# Required task
Search the entries for the word "manifold" and pull out each line that has it.

# Supplied records
** START **

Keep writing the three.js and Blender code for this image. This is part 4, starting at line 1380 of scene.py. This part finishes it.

** END **
** START **

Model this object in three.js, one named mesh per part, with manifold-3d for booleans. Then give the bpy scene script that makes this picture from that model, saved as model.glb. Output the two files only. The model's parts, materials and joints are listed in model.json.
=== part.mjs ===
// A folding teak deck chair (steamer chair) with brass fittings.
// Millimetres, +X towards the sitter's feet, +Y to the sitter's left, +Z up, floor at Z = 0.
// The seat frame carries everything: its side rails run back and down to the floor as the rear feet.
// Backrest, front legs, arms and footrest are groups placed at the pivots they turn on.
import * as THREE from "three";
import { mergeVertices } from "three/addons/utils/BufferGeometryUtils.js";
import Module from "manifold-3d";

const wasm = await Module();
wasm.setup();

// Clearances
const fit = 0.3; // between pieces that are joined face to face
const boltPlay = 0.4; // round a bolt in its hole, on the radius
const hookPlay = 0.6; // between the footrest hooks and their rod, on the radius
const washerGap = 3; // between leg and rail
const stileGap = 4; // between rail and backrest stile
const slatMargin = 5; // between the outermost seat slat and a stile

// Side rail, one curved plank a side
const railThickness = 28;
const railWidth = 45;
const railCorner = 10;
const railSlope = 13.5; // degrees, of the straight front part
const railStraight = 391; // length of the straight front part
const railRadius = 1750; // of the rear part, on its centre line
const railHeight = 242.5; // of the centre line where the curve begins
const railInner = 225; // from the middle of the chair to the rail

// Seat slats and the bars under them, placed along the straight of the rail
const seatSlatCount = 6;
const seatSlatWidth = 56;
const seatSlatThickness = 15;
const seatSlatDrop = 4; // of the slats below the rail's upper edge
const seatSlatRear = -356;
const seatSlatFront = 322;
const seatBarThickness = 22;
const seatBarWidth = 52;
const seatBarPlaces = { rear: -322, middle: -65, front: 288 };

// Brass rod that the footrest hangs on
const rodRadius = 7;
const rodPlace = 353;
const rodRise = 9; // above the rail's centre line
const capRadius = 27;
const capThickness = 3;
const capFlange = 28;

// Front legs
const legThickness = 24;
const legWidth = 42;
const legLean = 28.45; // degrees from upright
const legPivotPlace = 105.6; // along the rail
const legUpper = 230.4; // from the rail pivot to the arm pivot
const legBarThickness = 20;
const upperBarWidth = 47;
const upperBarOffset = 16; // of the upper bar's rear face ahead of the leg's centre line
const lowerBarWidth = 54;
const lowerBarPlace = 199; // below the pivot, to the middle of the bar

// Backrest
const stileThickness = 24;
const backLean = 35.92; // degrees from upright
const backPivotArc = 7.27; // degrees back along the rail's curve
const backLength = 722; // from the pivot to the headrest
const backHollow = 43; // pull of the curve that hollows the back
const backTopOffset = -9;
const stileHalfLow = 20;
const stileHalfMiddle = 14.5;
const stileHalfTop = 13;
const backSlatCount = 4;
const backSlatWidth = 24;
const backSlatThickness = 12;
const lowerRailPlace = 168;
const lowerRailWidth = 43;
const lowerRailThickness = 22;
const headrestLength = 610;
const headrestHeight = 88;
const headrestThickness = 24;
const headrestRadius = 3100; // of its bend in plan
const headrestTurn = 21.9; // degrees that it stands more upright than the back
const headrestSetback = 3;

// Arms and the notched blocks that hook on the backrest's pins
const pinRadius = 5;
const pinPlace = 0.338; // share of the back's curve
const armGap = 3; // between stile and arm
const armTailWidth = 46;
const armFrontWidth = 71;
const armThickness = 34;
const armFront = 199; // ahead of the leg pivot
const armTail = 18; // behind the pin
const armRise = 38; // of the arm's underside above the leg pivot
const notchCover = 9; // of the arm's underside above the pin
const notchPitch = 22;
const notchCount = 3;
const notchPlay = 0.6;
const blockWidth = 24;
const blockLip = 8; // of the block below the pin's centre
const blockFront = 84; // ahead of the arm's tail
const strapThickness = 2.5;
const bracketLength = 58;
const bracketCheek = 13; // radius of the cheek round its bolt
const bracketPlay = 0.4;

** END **

# Solution to this problem
Model this object in three.js, one named mesh per part, with manifold-3d for booleans. Then give the bpy scene script that makes this picture from that model, saved as model.glb. Output the two files only. The model's parts, materials and joints are listed in model.json.
import Module from "manifold-3d";